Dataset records
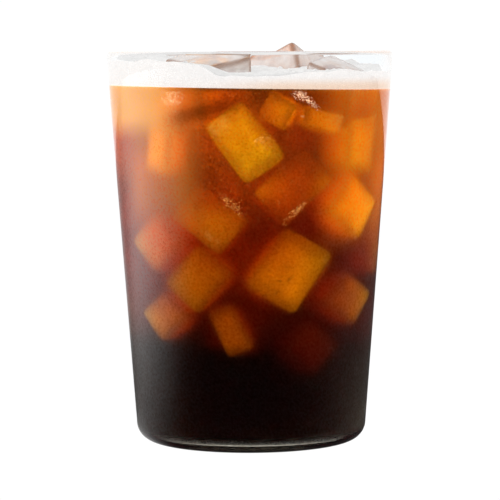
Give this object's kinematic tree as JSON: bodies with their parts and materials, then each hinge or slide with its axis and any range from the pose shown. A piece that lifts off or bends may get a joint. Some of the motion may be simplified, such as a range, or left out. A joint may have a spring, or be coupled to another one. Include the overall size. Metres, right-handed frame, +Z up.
{
  "type": "iced americano",
  "caption": "Iced black coffee with a pale foam and ice cubes, filled near the rim of a straight clear glass tumbler.",
  "frame": {"origin": "middle of the flat foot, on the surface that the glass stands on", "axes": "+Z up along the glass's axis; the picture looks along +Y with +X to the right"},
  "size_m": [0.088, 0.088, 0.1226],
  "materials": {
    "glass": "polished clear soda glass",
    "coffee": "clear dark brown liquid",
    "foam": "fine pale foam",
    "ice": "wet clear ice"
  },
  "bodies": {
    "root": {"glass": "glass", "coffee": "coffee", "foam": "foam", "ice_cube_1": "ice", "ice_cube_2": "ice", "ice_cube_3": "ice", "ice_cube_4": "ice"}
  },
  "joints": []
}
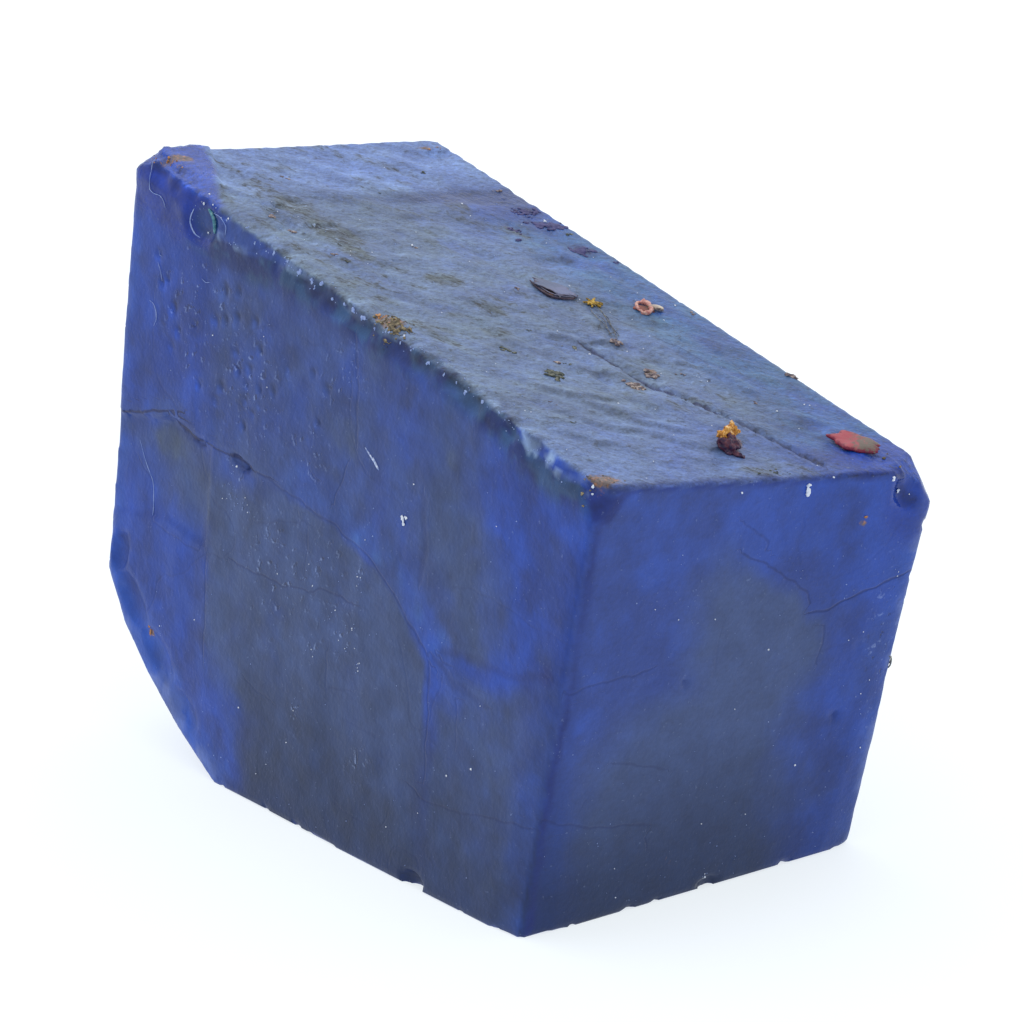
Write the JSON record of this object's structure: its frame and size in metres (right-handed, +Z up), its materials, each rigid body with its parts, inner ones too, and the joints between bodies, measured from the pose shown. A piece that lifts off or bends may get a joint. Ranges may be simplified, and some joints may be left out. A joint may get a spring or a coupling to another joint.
{
  "type": "rough tanzanite",
  "caption": "Rough blue tanzanite block with sawn sides, a sloping top, a slanted cut under its far end and a flat foot, for display or as a mineral specimen.",
  "frame": {"origin": "middle of the stone's box, on the surface that it lies on", "axes": "+Y along the stone from its low near end to its high far end, +X from its left side to its right side, +Z up"},
  "size_m": [0.0266, 0.0468, 0.0352],
  "materials": {
    "tanzanite": "satin"
  },
  "bodies": {
    "root": {"rough_tanzanite": "tanzanite"}
  },
  "joints": []
}
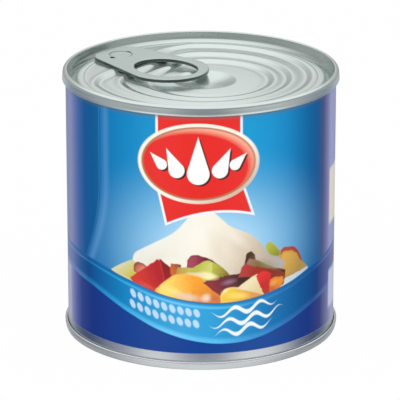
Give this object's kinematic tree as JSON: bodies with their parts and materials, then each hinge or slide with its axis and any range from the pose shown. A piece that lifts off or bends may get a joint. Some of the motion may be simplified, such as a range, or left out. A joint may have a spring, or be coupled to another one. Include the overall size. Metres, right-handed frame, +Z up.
{
  "type": "condensed milk can",
  "caption": "Short round tinplate can with printed wall, double seams, a stepped easy-open lid with a ring-pull tab, and a plain recessed base.",
  "frame": {"origin": "centre of the can at the height of its base", "axes": "+Z up along the can's axis; the label's front faces -Y"},
  "size_m": [0.0762, 0.0762, 0.0745],
  "materials": {
    "printed_tinplate": "gloss lacquered print in blue, red and cream",
    "lid_tinplate": "satin pressed tinplate",
    "tab_steel": "satin tinplate with curled edges",
    "base_tinplate": "satin pressed tinplate"
  },
  "bodies": {
    "root": {"can_body": "printed_tinplate", "lid": "lid_tinplate", "pull_tab": "tab_steel", "base_end": "base_tinplate"}
  },
  "joints": []
}
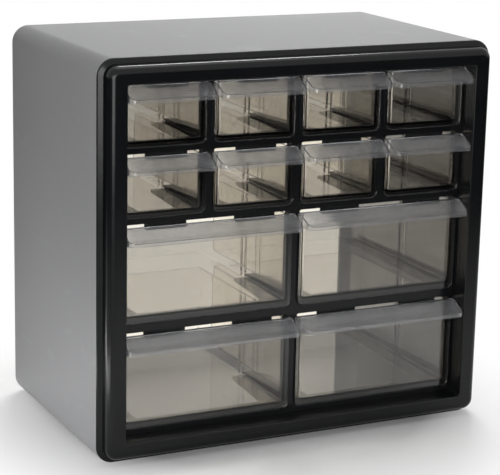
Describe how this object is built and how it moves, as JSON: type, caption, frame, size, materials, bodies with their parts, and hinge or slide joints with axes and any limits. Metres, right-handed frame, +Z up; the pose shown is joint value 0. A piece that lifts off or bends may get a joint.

__REQUIREMENTS__: Write out the records shown above, exactly as they appear.

__ANSWER TO THIS TASK__:
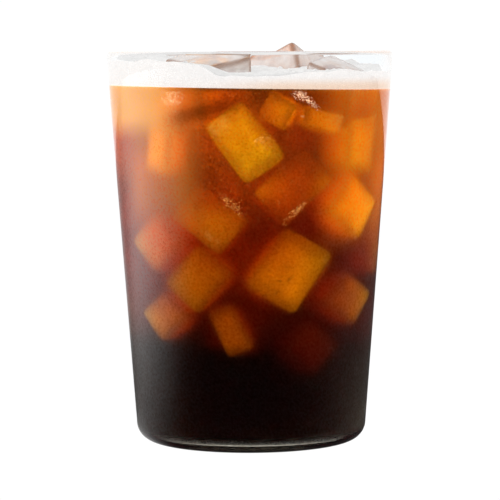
Give this object's kinematic tree as JSON: bodies with their parts and materials, then each hinge or slide with its axis and any range from the pose shown. A piece that lifts off or bends may get a joint. Some of the motion may be simplified, such as a range, or left out. A joint may have a spring, or be coupled to another one. Include the overall size. Metres, right-handed frame, +Z up.
{
  "type": "iced americano",
  "caption": "Iced black coffee with a pale foam and ice cubes, filled near the rim of a straight clear glass tumbler.",
  "frame": {"origin": "middle of the flat foot, on the surface that the glass stands on", "axes": "+Z up along the glass's axis; the picture looks along +Y with +X to the right"},
  "size_m": [0.088, 0.088, 0.1226],
  "materials": {
    "glass": "polished clear soda glass",
    "coffee": "clear dark brown liquid",
    "foam": "fine pale foam",
    "ice": "wet clear ice"
  },
  "bodies": {
    "root": {"glass": "glass", "coffee": "coffee", "foam": "foam", "ice_cube_1": "ice", "ice_cube_2": "ice", "ice_cube_3": "ice", "ice_cube_4": "ice"}
  },
  "joints": []
}
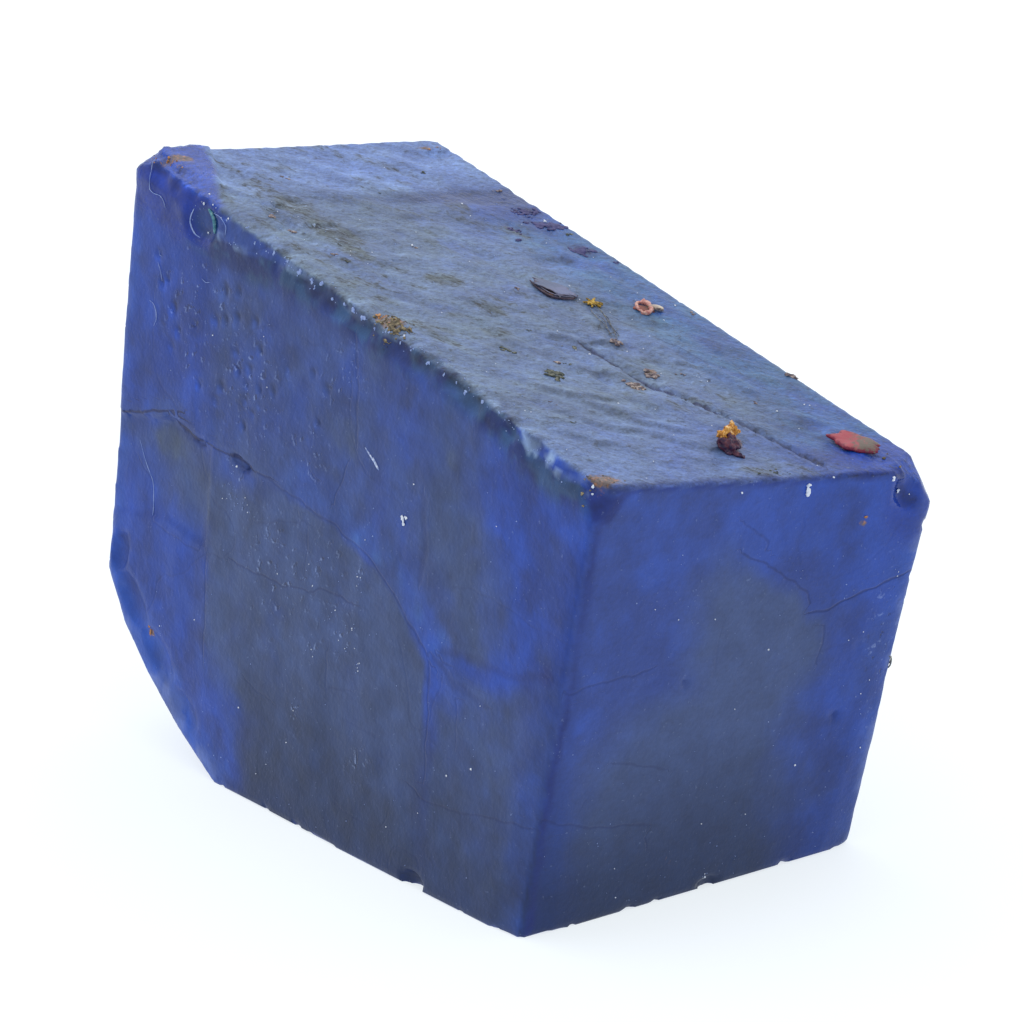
Write the JSON record of this object's structure: its frame and size in metres (right-handed, +Z up), its materials, each rigid body with its parts, inner ones too, and the joints between bodies, measured from the pose shown. A piece that lifts off or bends may get a joint. Ranges may be simplified, and some joints may be left out. A joint may get a spring or a coupling to another joint.
{
  "type": "rough tanzanite",
  "caption": "Rough blue tanzanite block with sawn sides, a sloping top, a slanted cut under its far end and a flat foot, for display or as a mineral specimen.",
  "frame": {"origin": "middle of the stone's box, on the surface that it lies on", "axes": "+Y along the stone from its low near end to its high far end, +X from its left side to its right side, +Z up"},
  "size_m": [0.0266, 0.0468, 0.0352],
  "materials": {
    "tanzanite": "satin"
  },
  "bodies": {
    "root": {"rough_tanzanite": "tanzanite"}
  },
  "joints": []
}
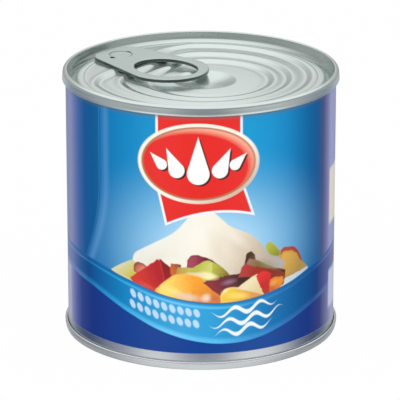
Give this object's kinematic tree as JSON: bodies with their parts and materials, then each hinge or slide with its axis and any range from the pose shown. A piece that lifts off or bends may get a joint. Some of the motion may be simplified, such as a range, or left out. A joint may have a spring, or be coupled to another one. Include the overall size. Metres, right-handed frame, +Z up.
{
  "type": "condensed milk can",
  "caption": "Short round tinplate can with printed wall, double seams, a stepped easy-open lid with a ring-pull tab, and a plain recessed base.",
  "frame": {"origin": "centre of the can at the height of its base", "axes": "+Z up along the can's axis; the label's front faces -Y"},
  "size_m": [0.0762, 0.0762, 0.0745],
  "materials": {
    "printed_tinplate": "gloss lacquered print in blue, red and cream",
    "lid_tinplate": "satin pressed tinplate",
    "tab_steel": "satin tinplate with curled edges",
    "base_tinplate": "satin pressed tinplate"
  },
  "bodies": {
    "root": {"can_body": "printed_tinplate", "lid": "lid_tinplate", "pull_tab": "tab_steel", "base_end": "base_tinplate"}
  },
  "joints": []
}
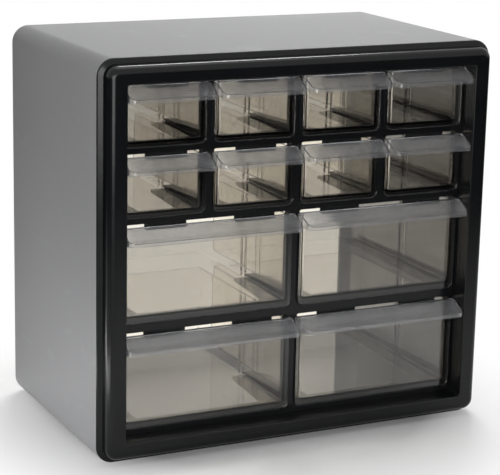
Describe how this object is built and how it moves, as JSON: type, caption, frame, size, materials, bodies with their parts, and hinge or slide joints with axes and any limits. Metres, right-handed frame, +Z up; the pose shown is joint value 0. A piece that lifts off or bends may get a joint.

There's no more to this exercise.